Return all lines below containing the word "from".

>> begin Provided information

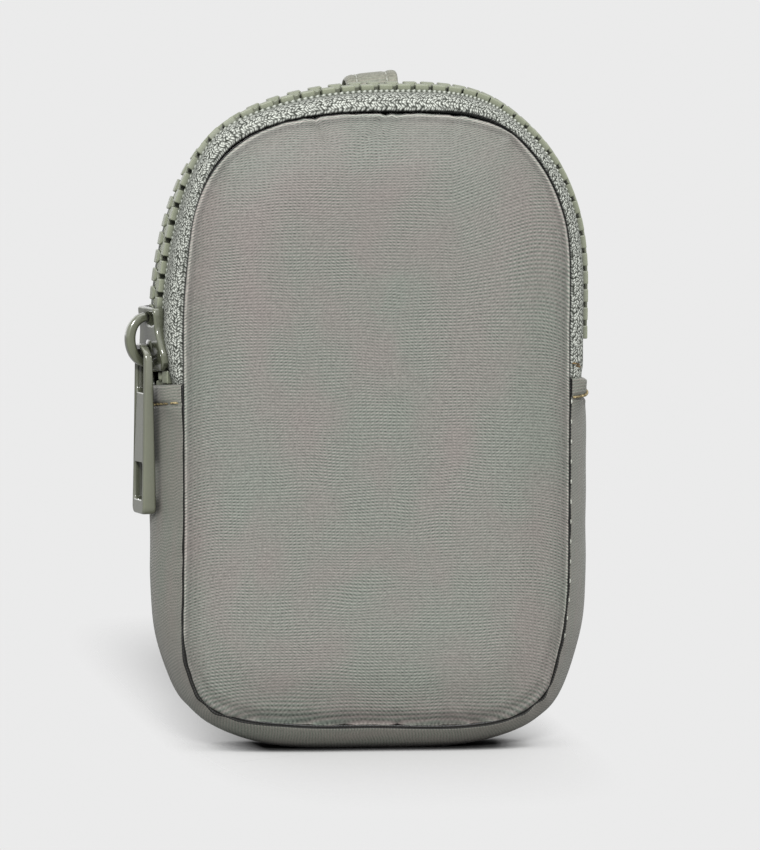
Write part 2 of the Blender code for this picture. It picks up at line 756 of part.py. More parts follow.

>> end Provided information
>> begin Provided information

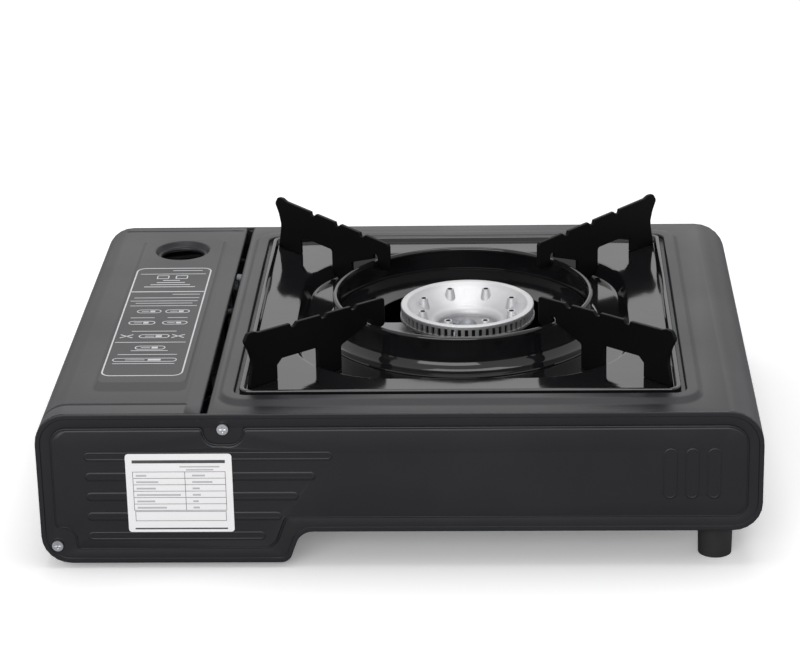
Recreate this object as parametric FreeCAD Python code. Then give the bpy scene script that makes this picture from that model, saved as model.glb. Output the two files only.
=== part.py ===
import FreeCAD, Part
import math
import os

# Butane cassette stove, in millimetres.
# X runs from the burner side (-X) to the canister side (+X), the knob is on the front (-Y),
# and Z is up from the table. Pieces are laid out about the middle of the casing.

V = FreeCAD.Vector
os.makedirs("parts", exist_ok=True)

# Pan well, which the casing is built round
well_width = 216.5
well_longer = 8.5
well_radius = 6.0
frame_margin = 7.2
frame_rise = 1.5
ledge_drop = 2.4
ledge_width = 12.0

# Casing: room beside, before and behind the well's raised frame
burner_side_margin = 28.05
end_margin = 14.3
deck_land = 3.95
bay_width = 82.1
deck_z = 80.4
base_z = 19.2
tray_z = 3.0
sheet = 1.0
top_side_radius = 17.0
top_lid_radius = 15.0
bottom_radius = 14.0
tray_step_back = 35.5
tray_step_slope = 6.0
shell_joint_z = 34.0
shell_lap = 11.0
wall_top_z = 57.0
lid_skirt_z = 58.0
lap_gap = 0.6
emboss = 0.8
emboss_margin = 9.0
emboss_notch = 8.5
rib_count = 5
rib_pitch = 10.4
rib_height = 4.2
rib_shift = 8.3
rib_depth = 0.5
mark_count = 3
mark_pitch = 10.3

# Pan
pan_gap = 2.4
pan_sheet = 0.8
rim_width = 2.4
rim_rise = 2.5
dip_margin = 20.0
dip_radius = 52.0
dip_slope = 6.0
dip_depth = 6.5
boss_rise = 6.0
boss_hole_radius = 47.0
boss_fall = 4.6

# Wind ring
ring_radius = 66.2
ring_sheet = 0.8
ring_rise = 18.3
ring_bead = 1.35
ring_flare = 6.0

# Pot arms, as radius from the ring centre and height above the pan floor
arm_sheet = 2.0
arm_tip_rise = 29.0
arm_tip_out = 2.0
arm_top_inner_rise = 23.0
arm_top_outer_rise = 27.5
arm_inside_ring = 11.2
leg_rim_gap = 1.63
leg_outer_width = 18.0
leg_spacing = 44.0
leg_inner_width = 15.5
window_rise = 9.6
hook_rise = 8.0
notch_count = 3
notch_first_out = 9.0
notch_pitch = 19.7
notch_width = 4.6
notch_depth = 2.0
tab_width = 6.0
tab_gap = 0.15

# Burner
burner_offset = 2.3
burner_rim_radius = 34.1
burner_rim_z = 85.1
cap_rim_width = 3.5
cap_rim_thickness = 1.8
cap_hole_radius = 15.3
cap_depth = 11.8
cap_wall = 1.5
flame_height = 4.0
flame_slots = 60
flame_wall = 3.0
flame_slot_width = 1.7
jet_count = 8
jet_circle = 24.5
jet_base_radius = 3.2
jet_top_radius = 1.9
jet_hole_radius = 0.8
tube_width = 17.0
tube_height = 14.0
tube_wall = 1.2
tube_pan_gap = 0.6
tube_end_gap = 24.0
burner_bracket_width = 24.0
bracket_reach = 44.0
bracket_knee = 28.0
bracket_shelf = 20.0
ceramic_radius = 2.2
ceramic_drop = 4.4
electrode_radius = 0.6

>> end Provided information

## Finished task
Recreate this object as parametric FreeCAD Python code. Then give the bpy scene script that makes this picture from that model, saved as model.glb. Output the two files only.
# X runs from the burner side (-X) to the canister side (+X), the knob is on the front (-Y),
# and Z is up from the table. Pieces are laid out about the middle of the casing.
# Pot arms, as radius from the ring centre and height above the pan floor